The exercise → From the entries that follow, reproduce exactly and only the lines from the line with "obj.matrix_world = Matrix.Identity(4)" to the line with "KNOTS = np.array([0.08, 0.29, 0.5, 0.71, 0.92])", endpoints included.

________________

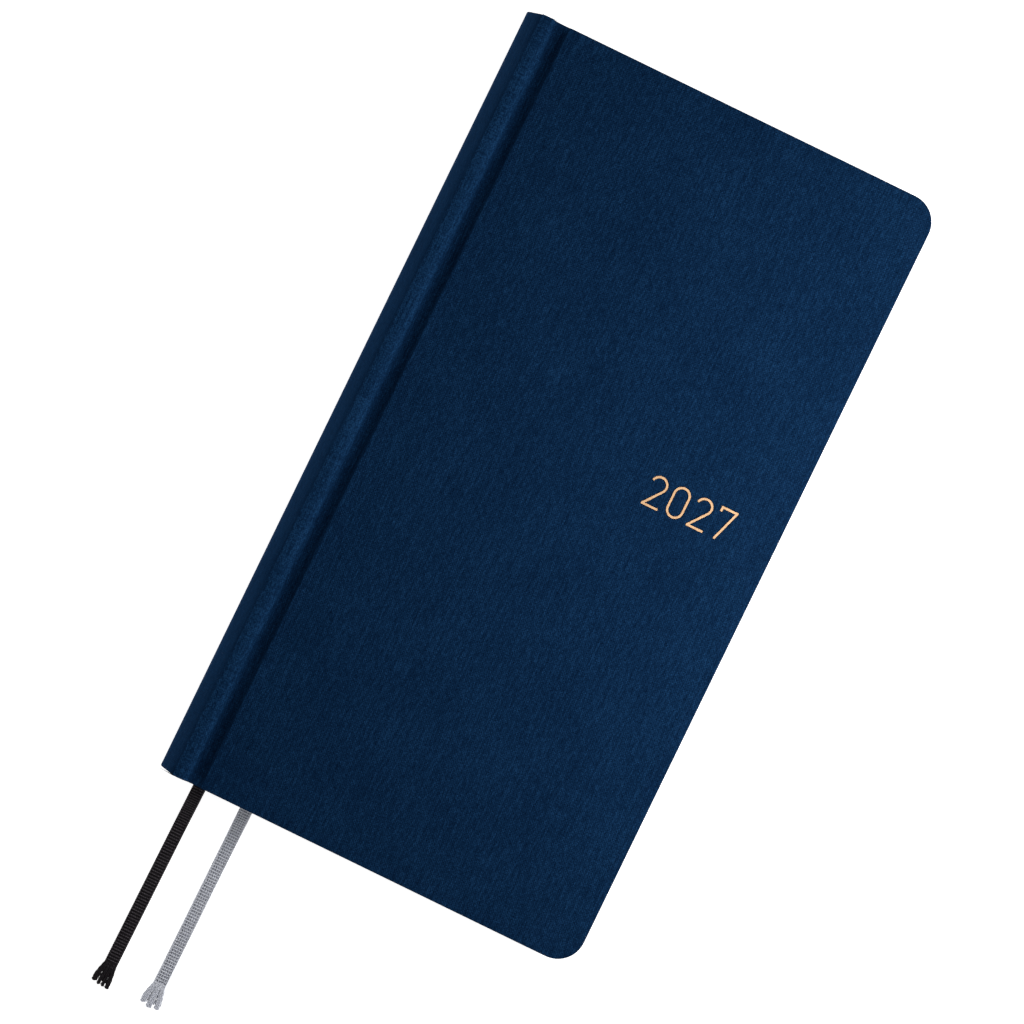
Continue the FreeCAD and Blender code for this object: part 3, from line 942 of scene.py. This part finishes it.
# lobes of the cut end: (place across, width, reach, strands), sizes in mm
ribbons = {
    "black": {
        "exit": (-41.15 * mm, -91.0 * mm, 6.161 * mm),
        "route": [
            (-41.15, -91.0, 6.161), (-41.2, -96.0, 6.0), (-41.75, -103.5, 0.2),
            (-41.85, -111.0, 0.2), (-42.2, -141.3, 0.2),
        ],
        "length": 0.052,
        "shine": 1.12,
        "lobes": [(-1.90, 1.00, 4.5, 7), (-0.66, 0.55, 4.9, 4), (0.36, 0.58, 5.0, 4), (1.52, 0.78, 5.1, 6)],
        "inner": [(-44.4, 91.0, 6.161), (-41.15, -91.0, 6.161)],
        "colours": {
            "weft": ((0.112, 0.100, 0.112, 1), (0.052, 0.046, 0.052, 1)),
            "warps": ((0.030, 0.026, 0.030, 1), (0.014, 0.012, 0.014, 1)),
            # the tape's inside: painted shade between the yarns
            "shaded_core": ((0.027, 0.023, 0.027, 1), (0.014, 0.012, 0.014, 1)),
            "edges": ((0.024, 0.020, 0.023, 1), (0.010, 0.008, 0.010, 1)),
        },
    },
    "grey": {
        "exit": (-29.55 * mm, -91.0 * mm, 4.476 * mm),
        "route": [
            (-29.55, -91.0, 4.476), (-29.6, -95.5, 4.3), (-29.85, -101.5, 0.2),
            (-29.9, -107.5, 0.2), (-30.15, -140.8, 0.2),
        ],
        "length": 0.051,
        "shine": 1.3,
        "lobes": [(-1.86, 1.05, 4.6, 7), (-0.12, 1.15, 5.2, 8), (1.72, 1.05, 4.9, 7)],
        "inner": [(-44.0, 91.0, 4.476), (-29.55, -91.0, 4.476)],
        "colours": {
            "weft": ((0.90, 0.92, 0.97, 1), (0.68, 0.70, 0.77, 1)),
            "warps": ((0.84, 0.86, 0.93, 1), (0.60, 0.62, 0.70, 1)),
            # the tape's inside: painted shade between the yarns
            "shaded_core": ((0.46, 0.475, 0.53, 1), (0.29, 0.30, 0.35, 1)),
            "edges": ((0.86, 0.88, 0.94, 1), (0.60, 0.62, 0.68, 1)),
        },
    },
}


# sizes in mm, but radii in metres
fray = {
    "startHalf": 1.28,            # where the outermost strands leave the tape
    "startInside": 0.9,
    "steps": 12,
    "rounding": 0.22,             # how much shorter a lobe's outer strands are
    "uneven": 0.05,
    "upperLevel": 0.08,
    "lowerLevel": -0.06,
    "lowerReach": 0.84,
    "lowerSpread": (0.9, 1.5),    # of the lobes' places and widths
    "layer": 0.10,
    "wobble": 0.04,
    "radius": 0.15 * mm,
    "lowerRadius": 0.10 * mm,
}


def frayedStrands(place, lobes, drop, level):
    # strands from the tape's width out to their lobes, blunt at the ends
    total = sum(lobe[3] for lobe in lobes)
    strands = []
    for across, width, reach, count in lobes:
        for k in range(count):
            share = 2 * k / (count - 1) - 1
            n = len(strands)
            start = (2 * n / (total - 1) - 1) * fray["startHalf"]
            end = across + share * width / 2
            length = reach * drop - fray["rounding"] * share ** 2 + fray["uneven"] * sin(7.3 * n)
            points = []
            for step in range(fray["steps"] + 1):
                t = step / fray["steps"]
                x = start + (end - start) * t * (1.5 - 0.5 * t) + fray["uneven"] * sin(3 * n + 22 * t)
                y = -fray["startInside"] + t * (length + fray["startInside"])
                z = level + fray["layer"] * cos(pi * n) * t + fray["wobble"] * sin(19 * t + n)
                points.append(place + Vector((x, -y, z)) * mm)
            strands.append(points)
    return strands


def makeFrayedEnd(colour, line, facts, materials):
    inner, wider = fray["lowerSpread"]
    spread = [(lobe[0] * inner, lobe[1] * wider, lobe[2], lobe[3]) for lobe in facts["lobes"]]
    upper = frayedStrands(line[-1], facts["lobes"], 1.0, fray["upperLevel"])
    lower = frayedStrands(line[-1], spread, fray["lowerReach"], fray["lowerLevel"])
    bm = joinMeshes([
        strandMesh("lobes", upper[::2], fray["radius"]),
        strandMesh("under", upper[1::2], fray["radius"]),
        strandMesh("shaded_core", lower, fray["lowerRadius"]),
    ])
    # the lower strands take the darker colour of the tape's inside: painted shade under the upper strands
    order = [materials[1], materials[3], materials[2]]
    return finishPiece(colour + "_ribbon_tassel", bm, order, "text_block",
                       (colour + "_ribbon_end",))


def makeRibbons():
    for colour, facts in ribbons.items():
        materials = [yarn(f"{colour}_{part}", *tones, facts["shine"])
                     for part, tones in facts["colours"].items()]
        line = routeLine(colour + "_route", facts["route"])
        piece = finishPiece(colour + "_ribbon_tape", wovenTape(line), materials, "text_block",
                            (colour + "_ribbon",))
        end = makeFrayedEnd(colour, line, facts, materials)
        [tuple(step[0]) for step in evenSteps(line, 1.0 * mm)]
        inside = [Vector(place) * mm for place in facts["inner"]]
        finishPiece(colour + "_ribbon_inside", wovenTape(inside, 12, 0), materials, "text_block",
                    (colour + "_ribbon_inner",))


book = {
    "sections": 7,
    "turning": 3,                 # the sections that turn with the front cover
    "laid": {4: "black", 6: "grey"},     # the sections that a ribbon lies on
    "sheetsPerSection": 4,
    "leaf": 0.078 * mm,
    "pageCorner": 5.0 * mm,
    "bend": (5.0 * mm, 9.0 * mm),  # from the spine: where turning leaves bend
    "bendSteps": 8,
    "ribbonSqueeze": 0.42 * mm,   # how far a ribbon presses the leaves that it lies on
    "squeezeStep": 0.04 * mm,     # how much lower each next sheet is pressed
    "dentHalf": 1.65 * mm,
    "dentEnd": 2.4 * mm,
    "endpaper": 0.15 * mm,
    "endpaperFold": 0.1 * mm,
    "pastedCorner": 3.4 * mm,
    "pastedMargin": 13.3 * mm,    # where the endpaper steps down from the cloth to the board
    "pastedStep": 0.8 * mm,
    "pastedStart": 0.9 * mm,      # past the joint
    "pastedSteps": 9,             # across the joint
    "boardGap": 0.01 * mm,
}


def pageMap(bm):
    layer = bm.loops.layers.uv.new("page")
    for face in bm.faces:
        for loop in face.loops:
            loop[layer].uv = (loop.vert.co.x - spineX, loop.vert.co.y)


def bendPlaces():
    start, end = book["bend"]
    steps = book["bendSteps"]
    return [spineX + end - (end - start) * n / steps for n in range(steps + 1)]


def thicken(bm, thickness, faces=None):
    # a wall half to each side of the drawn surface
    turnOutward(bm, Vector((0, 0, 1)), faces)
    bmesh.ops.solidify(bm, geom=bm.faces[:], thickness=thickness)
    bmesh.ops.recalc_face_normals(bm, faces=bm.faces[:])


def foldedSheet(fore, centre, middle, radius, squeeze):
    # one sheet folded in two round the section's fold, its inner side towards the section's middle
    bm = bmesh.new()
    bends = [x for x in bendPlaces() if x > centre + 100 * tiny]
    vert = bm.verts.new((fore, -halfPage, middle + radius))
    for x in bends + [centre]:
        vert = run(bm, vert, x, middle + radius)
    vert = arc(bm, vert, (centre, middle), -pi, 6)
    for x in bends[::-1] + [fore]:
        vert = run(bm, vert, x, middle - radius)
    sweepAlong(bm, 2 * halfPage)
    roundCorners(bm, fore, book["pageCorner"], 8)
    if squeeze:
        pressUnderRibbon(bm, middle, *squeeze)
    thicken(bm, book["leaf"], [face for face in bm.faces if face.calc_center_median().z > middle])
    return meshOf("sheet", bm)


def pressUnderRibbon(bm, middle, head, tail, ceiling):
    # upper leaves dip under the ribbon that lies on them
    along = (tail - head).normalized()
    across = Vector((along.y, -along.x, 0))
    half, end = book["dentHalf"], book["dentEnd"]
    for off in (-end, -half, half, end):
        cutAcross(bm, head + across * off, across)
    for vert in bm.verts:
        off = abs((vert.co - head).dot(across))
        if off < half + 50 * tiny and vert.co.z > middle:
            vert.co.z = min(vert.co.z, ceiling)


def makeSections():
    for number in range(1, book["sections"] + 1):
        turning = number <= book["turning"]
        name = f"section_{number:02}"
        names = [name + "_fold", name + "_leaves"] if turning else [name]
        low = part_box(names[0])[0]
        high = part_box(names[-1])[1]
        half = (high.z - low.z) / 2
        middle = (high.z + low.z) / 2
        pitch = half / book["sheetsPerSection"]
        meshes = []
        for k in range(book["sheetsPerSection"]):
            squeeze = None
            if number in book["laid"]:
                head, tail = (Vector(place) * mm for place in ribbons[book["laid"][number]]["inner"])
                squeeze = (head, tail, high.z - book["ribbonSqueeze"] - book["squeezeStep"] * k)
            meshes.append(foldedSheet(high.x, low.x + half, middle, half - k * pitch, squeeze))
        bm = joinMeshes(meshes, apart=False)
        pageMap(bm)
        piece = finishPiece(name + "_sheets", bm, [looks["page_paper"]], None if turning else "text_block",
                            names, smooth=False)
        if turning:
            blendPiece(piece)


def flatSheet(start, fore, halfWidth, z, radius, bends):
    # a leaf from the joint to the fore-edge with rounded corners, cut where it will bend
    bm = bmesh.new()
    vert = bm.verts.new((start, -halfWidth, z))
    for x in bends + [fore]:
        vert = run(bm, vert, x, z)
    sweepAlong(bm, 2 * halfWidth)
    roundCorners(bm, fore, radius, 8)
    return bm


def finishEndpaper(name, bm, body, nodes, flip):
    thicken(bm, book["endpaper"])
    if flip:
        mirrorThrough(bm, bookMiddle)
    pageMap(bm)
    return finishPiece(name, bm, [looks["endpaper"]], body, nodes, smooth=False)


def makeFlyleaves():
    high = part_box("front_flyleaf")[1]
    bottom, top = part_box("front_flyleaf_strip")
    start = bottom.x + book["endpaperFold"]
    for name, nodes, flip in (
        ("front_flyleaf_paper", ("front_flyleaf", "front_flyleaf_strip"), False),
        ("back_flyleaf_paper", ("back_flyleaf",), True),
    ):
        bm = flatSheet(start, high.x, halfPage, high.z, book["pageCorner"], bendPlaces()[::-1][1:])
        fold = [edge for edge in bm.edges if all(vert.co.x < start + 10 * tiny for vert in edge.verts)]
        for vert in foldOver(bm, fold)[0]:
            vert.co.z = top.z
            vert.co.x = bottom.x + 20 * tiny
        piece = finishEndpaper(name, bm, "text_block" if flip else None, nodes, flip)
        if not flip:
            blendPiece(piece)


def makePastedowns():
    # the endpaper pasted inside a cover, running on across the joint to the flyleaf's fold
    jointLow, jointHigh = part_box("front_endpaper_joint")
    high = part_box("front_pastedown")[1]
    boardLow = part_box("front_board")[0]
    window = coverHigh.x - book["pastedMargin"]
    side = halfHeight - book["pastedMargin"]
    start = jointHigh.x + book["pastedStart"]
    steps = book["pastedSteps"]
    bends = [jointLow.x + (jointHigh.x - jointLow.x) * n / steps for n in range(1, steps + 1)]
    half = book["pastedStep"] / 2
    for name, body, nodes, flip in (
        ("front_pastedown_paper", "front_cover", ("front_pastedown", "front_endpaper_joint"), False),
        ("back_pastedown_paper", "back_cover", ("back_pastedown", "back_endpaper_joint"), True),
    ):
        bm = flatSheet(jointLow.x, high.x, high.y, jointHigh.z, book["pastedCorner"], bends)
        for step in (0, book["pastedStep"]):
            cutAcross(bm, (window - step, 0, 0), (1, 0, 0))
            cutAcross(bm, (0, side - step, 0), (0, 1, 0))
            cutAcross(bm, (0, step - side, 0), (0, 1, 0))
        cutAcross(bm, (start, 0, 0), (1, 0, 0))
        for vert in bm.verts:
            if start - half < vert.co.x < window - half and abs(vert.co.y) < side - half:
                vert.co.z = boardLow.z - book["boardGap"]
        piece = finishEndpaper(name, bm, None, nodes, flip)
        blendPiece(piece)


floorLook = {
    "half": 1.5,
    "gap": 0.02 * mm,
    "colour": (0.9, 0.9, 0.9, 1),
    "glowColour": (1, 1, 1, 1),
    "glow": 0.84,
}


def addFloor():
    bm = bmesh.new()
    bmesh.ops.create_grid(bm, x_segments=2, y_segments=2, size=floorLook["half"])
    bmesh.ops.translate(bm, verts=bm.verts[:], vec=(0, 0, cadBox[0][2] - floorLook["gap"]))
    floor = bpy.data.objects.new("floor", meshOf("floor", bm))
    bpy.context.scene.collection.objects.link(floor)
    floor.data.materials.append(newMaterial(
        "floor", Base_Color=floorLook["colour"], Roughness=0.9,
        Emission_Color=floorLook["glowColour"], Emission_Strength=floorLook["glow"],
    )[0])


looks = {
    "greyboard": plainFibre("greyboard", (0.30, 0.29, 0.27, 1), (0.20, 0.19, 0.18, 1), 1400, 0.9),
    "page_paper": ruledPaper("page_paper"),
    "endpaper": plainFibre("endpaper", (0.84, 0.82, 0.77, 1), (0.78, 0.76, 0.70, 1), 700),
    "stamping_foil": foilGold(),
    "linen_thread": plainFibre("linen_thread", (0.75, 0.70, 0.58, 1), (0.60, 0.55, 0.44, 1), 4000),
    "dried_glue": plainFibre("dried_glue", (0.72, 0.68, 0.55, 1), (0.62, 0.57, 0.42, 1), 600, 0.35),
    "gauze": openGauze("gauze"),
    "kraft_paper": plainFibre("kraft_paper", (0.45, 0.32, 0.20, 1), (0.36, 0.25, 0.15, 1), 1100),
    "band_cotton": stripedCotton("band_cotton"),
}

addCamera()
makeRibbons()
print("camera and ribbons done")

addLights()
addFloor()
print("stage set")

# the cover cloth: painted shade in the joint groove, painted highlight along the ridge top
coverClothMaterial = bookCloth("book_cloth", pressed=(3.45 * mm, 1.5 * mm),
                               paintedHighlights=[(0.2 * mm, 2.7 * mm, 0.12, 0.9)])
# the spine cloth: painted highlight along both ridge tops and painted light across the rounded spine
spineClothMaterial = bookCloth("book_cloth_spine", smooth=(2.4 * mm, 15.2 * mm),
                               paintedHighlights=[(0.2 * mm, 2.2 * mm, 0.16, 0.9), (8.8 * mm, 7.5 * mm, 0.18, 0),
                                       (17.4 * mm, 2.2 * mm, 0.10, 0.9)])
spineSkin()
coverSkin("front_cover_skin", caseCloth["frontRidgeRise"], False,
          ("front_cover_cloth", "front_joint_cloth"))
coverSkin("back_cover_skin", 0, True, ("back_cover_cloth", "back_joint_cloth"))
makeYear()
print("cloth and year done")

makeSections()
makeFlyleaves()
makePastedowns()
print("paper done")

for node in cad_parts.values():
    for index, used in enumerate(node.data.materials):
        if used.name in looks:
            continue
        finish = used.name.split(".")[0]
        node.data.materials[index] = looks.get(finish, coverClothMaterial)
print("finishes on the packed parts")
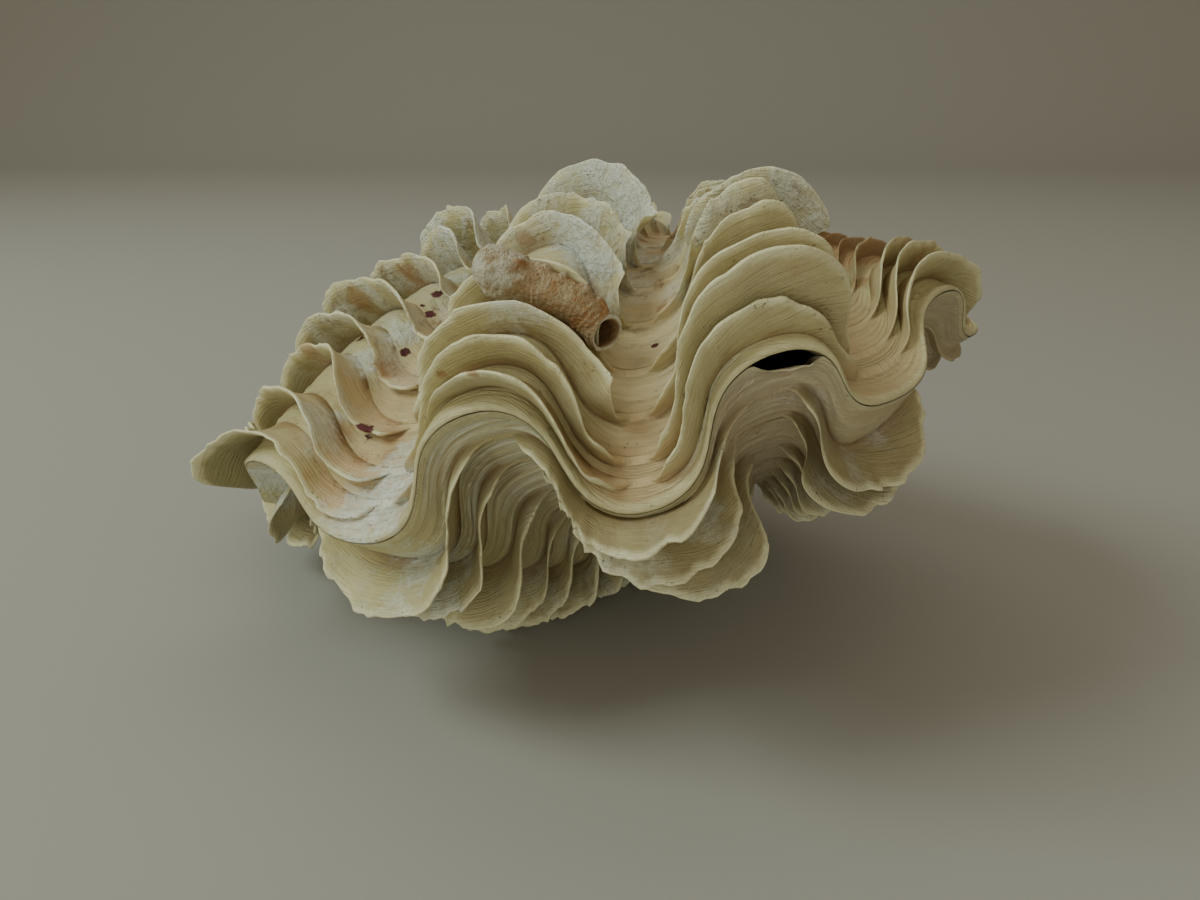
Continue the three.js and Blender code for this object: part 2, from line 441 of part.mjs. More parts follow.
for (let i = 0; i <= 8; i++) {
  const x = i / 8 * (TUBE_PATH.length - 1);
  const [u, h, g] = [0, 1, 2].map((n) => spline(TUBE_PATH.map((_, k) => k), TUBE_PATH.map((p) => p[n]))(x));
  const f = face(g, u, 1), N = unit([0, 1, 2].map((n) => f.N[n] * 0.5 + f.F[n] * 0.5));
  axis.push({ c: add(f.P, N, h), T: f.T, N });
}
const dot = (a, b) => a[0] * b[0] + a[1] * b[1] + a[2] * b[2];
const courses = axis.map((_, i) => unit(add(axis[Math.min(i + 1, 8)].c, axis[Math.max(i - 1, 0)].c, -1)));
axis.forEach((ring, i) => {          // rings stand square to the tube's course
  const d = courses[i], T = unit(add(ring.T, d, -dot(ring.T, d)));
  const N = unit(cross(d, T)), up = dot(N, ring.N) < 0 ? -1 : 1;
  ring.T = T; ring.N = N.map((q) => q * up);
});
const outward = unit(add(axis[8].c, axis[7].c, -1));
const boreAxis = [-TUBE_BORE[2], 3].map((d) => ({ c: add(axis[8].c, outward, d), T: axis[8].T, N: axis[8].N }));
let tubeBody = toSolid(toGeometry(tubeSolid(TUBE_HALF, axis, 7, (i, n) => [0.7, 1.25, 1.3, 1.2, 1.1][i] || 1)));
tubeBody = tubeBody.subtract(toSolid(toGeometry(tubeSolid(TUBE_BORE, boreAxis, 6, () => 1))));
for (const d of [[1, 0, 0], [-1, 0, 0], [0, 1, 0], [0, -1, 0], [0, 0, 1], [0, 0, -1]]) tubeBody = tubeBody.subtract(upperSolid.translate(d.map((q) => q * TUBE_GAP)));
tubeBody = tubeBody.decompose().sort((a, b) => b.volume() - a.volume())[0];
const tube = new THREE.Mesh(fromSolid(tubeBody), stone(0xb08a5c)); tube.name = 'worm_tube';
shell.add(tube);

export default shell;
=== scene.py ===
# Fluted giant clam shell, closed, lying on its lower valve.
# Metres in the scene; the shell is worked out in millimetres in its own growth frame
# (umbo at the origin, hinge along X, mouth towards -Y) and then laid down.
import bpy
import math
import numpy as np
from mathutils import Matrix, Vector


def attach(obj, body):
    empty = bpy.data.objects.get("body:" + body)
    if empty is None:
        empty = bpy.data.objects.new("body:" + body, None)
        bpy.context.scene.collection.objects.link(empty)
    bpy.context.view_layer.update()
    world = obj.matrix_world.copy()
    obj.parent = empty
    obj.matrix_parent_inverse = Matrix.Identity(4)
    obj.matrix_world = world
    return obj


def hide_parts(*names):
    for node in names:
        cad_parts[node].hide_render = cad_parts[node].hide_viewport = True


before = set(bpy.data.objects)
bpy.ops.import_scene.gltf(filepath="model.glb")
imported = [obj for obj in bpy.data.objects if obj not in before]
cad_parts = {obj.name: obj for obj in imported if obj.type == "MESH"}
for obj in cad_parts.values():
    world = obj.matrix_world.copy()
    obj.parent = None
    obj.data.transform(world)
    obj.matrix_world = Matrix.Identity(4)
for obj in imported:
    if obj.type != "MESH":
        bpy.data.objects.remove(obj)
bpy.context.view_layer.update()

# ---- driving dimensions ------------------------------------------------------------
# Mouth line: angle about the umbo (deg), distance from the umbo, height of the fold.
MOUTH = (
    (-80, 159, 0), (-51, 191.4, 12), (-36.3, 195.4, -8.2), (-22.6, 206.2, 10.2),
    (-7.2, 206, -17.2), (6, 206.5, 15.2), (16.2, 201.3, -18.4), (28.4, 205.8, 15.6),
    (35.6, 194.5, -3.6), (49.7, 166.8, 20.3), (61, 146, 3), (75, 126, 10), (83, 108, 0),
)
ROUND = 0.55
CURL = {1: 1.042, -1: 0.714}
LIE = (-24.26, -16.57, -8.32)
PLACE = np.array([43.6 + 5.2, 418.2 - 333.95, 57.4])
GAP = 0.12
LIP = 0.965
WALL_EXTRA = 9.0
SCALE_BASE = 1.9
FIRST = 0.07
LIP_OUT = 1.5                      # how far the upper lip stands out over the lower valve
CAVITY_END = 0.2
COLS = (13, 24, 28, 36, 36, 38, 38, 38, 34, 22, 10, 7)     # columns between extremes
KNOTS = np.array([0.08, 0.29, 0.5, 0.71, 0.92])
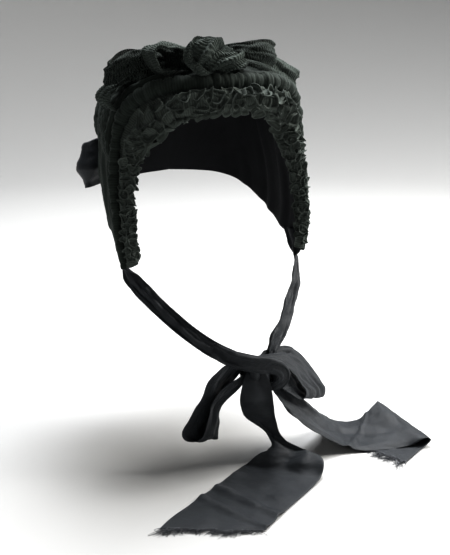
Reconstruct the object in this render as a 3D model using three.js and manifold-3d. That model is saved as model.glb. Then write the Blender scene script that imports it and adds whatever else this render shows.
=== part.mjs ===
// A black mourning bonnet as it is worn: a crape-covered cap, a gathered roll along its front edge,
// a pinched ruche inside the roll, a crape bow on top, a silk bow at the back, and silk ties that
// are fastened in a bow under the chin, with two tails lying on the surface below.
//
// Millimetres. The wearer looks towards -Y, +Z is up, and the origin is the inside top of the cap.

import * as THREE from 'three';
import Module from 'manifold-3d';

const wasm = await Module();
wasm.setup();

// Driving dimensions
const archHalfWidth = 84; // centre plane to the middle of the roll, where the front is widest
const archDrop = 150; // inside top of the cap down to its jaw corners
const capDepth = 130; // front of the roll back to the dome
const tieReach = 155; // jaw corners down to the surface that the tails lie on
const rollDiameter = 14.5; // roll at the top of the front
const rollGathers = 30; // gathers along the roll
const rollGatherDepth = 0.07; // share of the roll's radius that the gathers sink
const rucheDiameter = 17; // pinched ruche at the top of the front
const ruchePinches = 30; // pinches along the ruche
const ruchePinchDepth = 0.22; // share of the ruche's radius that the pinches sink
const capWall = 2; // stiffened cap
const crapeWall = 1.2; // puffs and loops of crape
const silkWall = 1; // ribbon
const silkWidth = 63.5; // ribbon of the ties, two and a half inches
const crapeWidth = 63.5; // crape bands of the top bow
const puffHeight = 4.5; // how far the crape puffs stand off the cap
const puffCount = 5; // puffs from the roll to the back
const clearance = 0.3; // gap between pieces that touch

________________

Exercise output →
    obj.matrix_world = Matrix.Identity(4)
for obj in imported:
    if obj.type != "MESH":
        bpy.data.objects.remove(obj)
bpy.context.view_layer.update()

# ---- driving dimensions ------------------------------------------------------------
# Mouth line: angle about the umbo (deg), distance from the umbo, height of the fold.
MOUTH = (
    (-80, 159, 0), (-51, 191.4, 12), (-36.3, 195.4, -8.2), (-22.6, 206.2, 10.2),
    (-7.2, 206, -17.2), (6, 206.5, 15.2), (16.2, 201.3, -18.4), (28.4, 205.8, 15.6),
    (35.6, 194.5, -3.6), (49.7, 166.8, 20.3), (61, 146, 3), (75, 126, 10), (83, 108, 0),
)
ROUND = 0.55
CURL = {1: 1.042, -1: 0.714}
LIE = (-24.26, -16.57, -8.32)
PLACE = np.array([43.6 + 5.2, 418.2 - 333.95, 57.4])
GAP = 0.12
LIP = 0.965
WALL_EXTRA = 9.0
SCALE_BASE = 1.9
FIRST = 0.07
LIP_OUT = 1.5                      # how far the upper lip stands out over the lower valve
CAVITY_END = 0.2
COLS = (13, 24, 28, 36, 36, 38, 38, 38, 34, 22, 10, 7)     # columns between extremes
KNOTS = np.array([0.08, 0.29, 0.5, 0.71, 0.92])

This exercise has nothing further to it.